** Start of PROVIDED DATA **

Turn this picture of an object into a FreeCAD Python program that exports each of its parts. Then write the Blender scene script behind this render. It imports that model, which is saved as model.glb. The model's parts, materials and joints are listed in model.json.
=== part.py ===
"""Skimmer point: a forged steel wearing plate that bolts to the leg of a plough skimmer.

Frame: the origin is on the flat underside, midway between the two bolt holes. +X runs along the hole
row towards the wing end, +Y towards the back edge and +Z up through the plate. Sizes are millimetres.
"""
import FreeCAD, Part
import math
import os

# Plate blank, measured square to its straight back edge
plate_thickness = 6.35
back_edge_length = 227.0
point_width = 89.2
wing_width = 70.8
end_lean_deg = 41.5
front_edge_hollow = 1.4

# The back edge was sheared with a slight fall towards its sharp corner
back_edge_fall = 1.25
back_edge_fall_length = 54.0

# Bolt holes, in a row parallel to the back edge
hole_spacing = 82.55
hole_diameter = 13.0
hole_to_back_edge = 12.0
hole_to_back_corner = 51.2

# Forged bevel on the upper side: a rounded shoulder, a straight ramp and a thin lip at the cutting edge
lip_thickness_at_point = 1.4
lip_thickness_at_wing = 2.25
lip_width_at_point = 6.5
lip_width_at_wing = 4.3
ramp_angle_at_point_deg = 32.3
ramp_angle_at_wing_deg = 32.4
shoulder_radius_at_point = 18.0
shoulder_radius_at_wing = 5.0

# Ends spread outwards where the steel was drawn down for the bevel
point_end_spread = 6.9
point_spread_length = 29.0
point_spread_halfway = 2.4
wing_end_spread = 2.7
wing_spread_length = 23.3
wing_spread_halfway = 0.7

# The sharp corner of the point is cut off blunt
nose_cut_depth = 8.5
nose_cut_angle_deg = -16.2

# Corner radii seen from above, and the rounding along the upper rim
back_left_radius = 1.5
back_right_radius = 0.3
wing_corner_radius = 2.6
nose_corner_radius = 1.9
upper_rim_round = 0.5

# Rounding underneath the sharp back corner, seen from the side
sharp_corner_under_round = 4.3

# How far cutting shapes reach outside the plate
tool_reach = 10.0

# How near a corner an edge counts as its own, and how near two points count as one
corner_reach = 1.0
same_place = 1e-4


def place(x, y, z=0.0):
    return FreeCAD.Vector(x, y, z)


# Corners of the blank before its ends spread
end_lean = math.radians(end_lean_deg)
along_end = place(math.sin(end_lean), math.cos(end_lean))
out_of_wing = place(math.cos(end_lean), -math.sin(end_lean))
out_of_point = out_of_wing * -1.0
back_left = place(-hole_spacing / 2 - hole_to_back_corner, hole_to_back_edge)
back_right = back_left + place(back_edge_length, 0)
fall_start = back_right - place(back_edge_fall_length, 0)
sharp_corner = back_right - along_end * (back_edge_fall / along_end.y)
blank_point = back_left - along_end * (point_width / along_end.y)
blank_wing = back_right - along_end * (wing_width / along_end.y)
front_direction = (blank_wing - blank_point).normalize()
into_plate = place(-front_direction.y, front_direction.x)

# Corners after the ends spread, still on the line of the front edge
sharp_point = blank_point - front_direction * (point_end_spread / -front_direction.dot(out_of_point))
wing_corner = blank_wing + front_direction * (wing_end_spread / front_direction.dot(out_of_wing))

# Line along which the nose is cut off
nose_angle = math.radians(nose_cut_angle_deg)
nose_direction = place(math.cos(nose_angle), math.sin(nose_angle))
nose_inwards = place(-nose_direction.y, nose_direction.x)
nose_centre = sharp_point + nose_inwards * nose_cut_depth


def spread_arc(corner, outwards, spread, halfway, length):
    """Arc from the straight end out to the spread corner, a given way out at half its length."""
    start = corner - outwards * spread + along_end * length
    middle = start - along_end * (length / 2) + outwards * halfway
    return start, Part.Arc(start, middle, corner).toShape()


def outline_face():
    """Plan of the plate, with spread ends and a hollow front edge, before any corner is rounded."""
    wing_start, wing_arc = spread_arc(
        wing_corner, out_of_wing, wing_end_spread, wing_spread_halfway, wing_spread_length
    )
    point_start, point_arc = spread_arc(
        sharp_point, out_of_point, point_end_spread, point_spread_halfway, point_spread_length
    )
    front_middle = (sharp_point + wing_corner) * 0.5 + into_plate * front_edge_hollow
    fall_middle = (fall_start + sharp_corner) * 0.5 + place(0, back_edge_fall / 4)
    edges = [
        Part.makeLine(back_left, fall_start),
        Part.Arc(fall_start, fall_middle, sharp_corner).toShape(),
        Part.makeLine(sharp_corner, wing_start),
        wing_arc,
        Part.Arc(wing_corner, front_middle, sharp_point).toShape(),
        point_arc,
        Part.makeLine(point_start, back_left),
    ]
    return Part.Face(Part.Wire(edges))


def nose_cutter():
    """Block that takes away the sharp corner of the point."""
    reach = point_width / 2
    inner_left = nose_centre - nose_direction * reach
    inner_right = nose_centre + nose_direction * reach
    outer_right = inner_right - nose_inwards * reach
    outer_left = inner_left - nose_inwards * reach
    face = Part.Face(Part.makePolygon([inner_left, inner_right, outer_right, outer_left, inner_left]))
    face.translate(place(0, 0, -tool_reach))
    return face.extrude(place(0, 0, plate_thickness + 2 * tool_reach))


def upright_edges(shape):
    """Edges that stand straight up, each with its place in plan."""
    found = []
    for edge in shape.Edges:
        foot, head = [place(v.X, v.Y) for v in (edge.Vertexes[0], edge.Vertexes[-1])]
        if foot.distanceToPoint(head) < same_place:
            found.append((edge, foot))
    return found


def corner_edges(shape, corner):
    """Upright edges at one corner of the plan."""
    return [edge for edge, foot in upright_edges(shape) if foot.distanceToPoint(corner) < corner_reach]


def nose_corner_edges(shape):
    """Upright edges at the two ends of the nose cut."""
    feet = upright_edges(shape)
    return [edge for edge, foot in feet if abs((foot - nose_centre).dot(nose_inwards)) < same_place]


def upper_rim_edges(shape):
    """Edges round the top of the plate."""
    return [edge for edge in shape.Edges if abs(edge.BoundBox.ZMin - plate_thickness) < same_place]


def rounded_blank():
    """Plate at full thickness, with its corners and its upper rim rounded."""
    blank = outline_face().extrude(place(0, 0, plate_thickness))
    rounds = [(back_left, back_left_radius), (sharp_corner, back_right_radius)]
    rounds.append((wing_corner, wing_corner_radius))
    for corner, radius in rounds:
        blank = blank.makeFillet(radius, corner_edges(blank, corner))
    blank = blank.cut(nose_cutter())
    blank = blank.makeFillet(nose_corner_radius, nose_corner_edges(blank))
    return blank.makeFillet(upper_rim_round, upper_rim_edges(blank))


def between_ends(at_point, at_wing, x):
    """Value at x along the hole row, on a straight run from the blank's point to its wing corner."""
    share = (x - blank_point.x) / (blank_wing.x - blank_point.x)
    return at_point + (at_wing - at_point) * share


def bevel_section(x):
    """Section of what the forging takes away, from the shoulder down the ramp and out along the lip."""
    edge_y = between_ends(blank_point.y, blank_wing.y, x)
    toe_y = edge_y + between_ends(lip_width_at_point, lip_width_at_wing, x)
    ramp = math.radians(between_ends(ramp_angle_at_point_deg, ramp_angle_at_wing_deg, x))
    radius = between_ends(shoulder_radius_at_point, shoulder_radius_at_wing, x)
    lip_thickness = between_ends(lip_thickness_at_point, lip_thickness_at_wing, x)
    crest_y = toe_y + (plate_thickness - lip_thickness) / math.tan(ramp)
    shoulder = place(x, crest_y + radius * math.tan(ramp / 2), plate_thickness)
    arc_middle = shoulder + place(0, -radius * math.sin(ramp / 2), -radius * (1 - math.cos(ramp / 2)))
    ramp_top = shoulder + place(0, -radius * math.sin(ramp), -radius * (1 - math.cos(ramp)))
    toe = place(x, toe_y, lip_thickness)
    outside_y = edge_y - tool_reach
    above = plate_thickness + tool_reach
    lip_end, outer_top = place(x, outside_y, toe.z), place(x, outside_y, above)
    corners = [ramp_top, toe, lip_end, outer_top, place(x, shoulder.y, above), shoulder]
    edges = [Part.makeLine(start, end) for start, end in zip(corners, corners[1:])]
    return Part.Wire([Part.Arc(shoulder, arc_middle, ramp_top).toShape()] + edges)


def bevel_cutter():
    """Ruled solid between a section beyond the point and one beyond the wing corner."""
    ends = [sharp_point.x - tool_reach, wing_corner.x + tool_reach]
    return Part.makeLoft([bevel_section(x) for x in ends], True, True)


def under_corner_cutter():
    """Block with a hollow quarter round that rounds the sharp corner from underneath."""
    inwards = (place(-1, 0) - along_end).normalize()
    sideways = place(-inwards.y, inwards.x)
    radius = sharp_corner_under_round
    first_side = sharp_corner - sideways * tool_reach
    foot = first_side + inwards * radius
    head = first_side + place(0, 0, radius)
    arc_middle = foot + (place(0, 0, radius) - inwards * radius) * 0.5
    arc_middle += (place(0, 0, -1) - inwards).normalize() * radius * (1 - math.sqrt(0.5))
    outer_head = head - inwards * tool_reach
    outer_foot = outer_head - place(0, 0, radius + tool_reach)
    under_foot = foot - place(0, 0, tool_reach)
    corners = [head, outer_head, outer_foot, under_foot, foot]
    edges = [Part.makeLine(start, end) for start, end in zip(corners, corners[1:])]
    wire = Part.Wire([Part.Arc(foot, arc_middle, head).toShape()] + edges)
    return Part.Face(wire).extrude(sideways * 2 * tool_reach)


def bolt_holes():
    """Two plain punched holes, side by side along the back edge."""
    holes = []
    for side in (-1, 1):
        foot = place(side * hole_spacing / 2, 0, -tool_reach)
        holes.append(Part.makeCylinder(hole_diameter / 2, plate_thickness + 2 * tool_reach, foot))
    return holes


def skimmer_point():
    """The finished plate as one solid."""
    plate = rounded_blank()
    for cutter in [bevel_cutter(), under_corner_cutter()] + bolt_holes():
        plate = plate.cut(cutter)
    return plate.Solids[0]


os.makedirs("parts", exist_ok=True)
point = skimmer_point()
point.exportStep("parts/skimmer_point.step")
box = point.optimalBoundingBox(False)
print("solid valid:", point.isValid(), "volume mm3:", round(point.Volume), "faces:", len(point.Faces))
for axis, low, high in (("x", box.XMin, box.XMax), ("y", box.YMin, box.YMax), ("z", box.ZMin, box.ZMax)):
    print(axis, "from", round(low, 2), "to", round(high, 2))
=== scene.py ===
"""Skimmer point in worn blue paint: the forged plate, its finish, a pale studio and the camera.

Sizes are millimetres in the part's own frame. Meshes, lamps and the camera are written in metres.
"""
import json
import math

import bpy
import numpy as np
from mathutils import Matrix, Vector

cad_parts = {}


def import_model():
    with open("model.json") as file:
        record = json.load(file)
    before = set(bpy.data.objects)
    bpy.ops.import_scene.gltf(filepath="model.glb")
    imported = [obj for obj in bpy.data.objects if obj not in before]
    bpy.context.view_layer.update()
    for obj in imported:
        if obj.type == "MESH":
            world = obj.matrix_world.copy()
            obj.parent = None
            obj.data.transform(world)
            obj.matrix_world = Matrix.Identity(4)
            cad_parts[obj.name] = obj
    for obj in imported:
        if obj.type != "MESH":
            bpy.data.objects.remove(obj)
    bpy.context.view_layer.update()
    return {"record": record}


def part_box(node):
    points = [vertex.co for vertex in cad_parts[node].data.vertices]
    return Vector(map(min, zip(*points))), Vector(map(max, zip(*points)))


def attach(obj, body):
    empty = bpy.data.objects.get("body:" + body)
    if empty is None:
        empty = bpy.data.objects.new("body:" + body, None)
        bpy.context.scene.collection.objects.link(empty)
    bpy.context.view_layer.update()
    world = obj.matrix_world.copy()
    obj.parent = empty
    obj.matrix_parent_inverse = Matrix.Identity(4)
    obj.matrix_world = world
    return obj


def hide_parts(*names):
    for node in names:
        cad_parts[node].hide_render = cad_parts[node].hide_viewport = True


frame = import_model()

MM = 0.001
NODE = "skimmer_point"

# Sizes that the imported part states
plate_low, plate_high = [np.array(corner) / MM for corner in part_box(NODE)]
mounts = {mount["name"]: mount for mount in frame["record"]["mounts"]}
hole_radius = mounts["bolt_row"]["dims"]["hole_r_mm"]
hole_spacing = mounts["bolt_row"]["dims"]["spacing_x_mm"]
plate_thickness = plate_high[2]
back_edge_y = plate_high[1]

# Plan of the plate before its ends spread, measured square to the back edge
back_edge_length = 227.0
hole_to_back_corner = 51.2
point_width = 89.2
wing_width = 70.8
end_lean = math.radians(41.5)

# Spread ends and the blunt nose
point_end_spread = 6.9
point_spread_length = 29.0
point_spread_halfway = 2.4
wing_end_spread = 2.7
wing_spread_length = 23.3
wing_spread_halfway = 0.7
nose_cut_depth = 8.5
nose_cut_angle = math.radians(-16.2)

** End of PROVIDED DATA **
** Start of PROVIDED DATA **

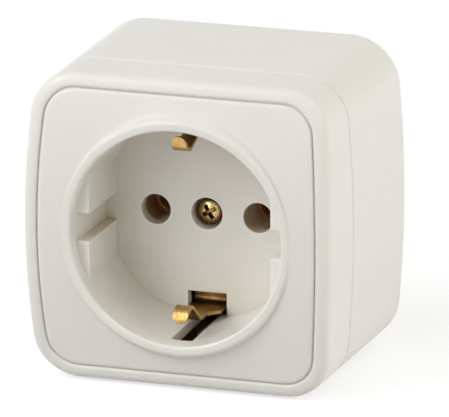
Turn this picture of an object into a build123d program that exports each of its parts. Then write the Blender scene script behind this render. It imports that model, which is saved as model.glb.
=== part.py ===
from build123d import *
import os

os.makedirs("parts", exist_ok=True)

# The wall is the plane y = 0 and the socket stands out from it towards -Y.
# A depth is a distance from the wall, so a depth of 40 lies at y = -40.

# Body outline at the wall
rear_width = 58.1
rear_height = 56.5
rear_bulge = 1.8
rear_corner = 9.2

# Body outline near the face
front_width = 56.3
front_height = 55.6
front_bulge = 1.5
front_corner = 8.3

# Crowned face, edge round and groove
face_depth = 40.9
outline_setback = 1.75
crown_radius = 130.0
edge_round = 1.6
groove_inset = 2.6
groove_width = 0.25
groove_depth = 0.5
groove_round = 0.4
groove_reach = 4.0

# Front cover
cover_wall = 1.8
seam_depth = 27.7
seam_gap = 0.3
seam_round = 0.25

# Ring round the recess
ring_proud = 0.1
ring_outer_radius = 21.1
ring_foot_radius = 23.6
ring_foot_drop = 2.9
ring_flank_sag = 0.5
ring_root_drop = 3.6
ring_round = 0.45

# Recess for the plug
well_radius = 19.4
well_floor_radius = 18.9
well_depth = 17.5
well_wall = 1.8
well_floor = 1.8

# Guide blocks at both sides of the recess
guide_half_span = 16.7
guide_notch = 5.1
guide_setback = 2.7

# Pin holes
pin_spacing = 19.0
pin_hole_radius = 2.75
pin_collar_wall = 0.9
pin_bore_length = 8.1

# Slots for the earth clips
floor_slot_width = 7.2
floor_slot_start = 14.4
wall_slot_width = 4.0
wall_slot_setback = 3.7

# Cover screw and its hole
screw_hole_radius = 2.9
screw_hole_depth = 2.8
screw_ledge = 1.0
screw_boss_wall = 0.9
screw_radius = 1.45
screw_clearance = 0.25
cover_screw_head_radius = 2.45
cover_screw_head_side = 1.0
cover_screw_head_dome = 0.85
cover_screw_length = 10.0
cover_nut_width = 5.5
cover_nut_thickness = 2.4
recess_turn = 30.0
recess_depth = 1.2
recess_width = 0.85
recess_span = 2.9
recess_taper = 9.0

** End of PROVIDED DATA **

WHAT NEEDS TO BE DONE - Return exactly the lines from the line that has "for axis, low, high" to the line that has "frame = import_model()", both of them included.

RIGHT ANSWER -
for axis, low, high in (("x", box.XMin, box.XMax), ("y", box.YMin, box.YMax), ("z", box.ZMin, box.ZMax)):
    print(axis, "from", round(low, 2), "to", round(high, 2))
=== scene.py ===
"""Skimmer point in worn blue paint: the forged plate, its finish, a pale studio and the camera.

Sizes are millimetres in the part's own frame. Meshes, lamps and the camera are written in metres.
"""
import json
import math

import bpy
import numpy as np
from mathutils import Matrix, Vector

cad_parts = {}


def import_model():
    with open("model.json") as file:
        record = json.load(file)
    before = set(bpy.data.objects)
    bpy.ops.import_scene.gltf(filepath="model.glb")
    imported = [obj for obj in bpy.data.objects if obj not in before]
    bpy.context.view_layer.update()
    for obj in imported:
        if obj.type == "MESH":
            world = obj.matrix_world.copy()
            obj.parent = None
            obj.data.transform(world)
            obj.matrix_world = Matrix.Identity(4)
            cad_parts[obj.name] = obj
    for obj in imported:
        if obj.type != "MESH":
            bpy.data.objects.remove(obj)
    bpy.context.view_layer.update()
    return {"record": record}


def part_box(node):
    points = [vertex.co for vertex in cad_parts[node].data.vertices]
    return Vector(map(min, zip(*points))), Vector(map(max, zip(*points)))


def attach(obj, body):
    empty = bpy.data.objects.get("body:" + body)
    if empty is None:
        empty = bpy.data.objects.new("body:" + body, None)
        bpy.context.scene.collection.objects.link(empty)
    bpy.context.view_layer.update()
    world = obj.matrix_world.copy()
    obj.parent = empty
    obj.matrix_parent_inverse = Matrix.Identity(4)
    obj.matrix_world = world
    return obj


def hide_parts(*names):
    for node in names:
        cad_parts[node].hide_render = cad_parts[node].hide_viewport = True


frame = import_model()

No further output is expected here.